### Data provided
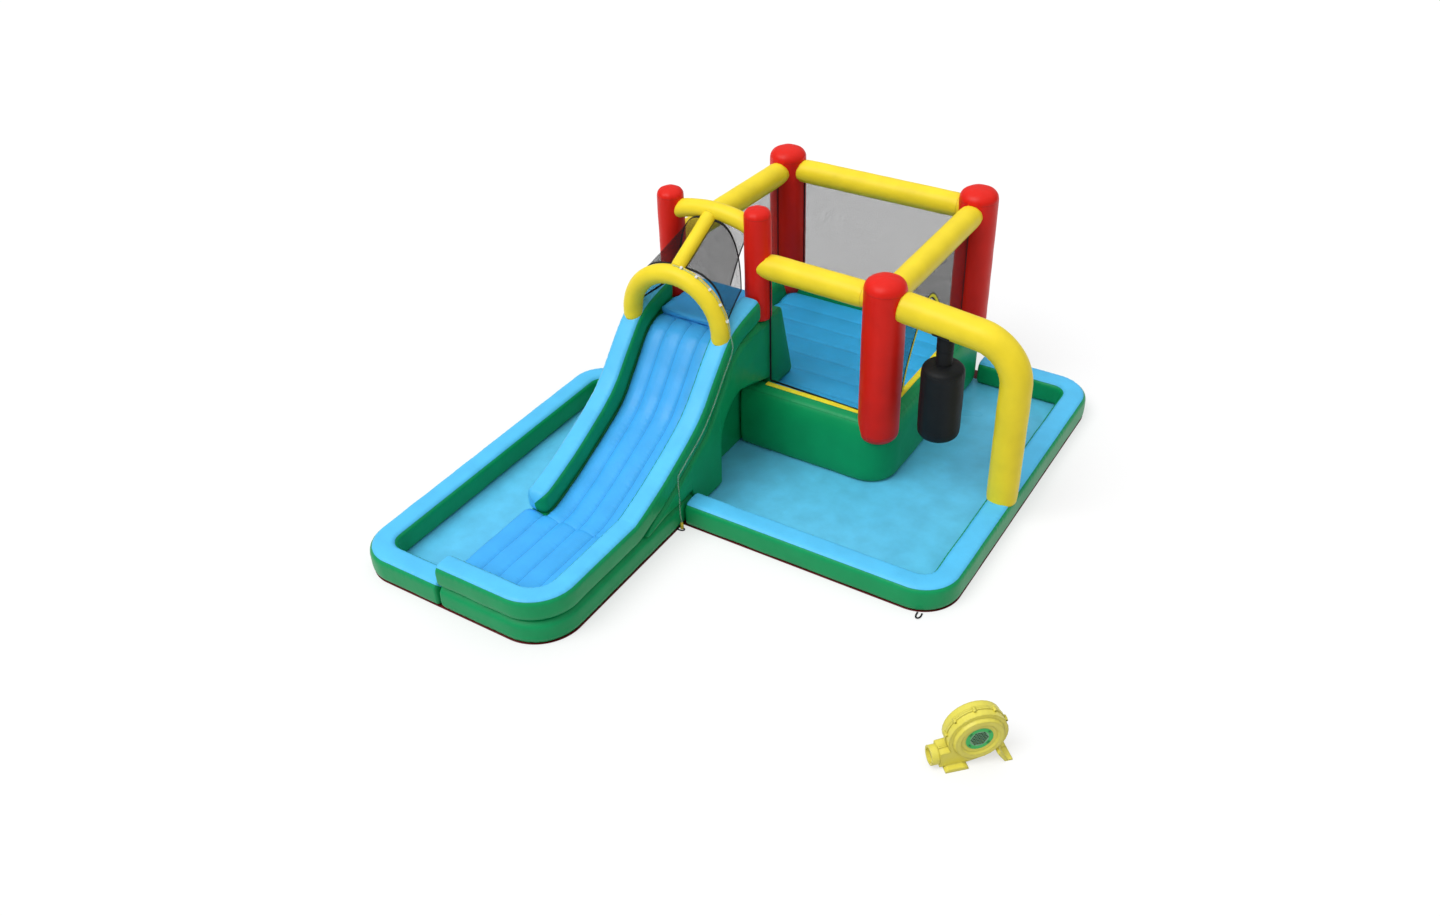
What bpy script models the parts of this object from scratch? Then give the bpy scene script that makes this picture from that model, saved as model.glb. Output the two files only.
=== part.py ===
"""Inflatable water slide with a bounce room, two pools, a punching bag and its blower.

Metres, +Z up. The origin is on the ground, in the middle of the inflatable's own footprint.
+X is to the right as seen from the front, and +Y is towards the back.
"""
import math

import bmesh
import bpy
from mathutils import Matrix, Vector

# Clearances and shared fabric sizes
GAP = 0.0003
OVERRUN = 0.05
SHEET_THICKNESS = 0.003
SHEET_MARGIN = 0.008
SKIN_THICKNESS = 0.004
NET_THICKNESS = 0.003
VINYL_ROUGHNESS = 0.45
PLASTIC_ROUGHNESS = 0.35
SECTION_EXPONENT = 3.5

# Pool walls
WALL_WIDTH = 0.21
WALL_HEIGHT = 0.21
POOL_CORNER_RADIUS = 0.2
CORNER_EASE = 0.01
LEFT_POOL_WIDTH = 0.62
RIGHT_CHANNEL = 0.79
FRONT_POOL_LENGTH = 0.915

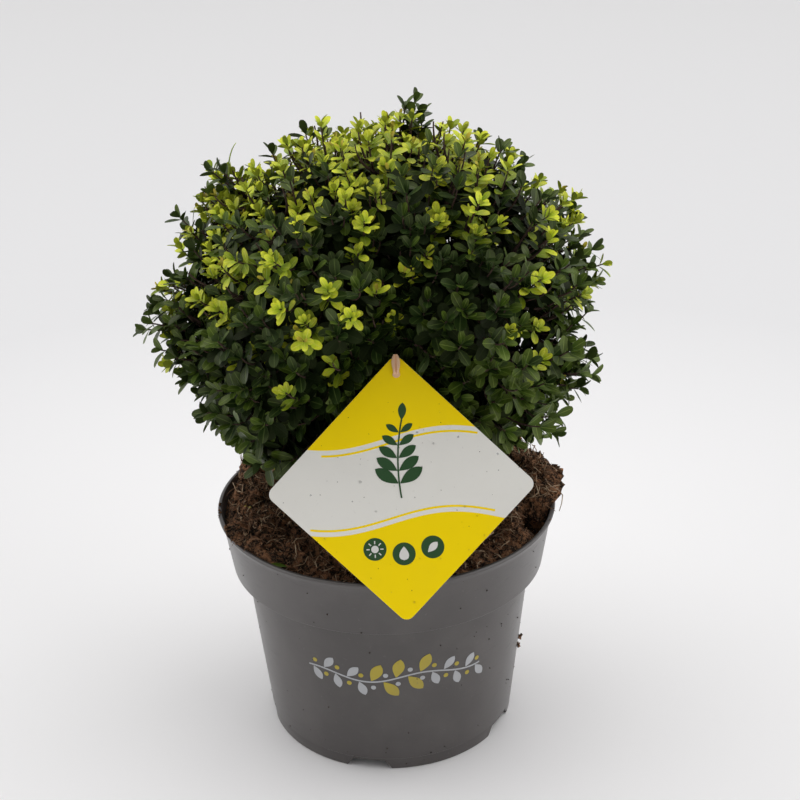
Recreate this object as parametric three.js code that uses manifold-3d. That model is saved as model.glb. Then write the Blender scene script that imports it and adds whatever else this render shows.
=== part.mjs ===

### Problem to solve
Go through the entries and repeat each one exactly.

### Finished answer
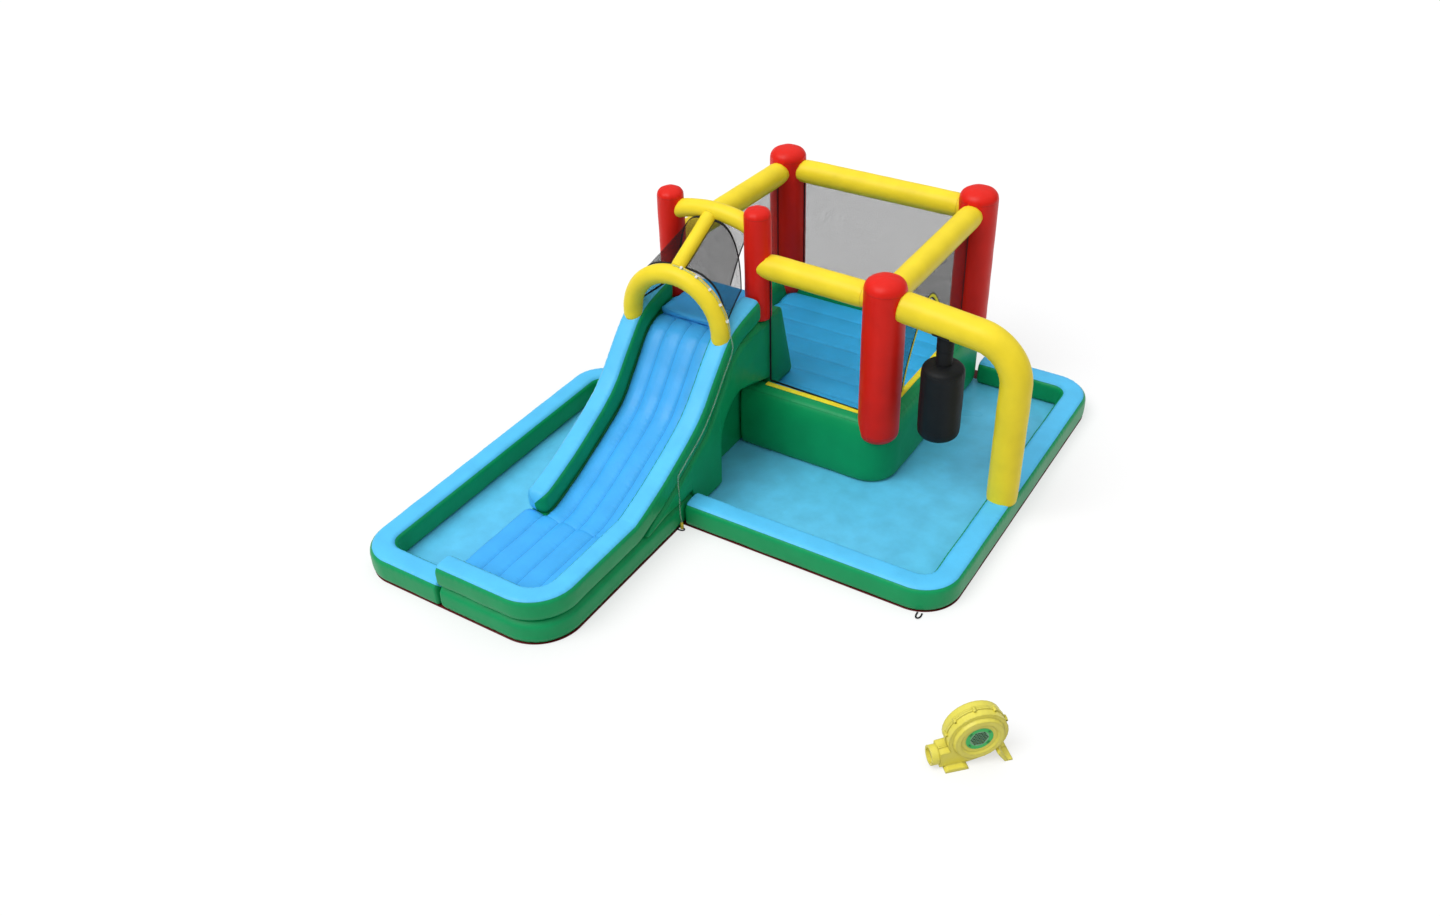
What bpy script models the parts of this object from scratch? Then give the bpy scene script that makes this picture from that model, saved as model.glb. Output the two files only.
=== part.py ===
"""Inflatable water slide with a bounce room, two pools, a punching bag and its blower.

Metres, +Z up. The origin is on the ground, in the middle of the inflatable's own footprint.
+X is to the right as seen from the front, and +Y is towards the back.
"""
import math

import bmesh
import bpy
from mathutils import Matrix, Vector

# Clearances and shared fabric sizes
GAP = 0.0003
OVERRUN = 0.05
SHEET_THICKNESS = 0.003
SHEET_MARGIN = 0.008
SKIN_THICKNESS = 0.004
NET_THICKNESS = 0.003
VINYL_ROUGHNESS = 0.45
PLASTIC_ROUGHNESS = 0.35
SECTION_EXPONENT = 3.5

# Pool walls
WALL_WIDTH = 0.21
WALL_HEIGHT = 0.21
POOL_CORNER_RADIUS = 0.2
CORNER_EASE = 0.01
LEFT_POOL_WIDTH = 0.62
RIGHT_CHANNEL = 0.79
FRONT_POOL_LENGTH = 0.915

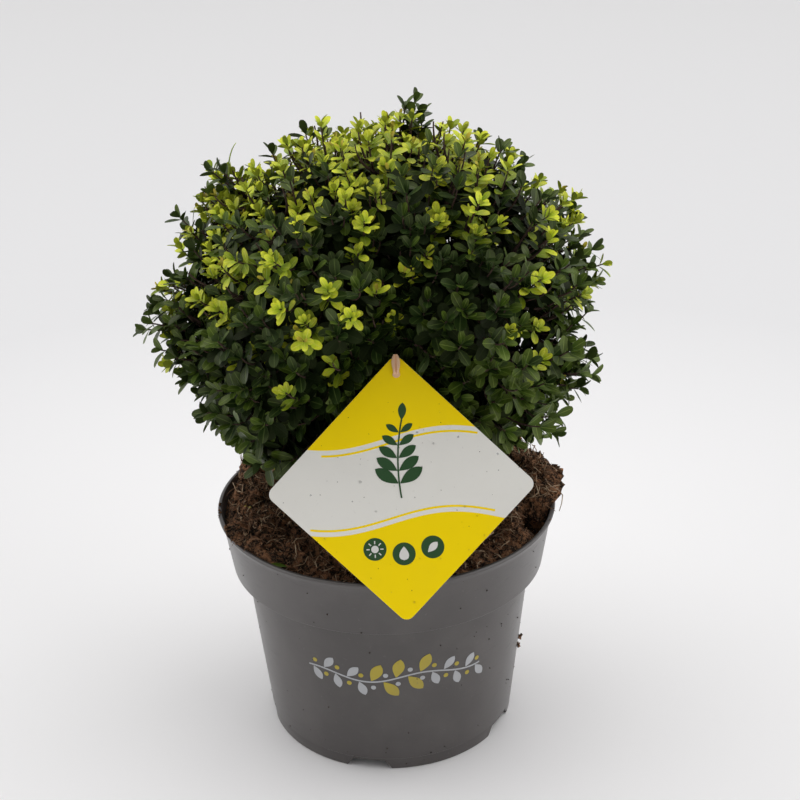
Recreate this object as parametric three.js code that uses manifold-3d. That model is saved as model.glb. Then write the Blender scene script that imports it and adds whatever else this render shows.
=== part.mjs ===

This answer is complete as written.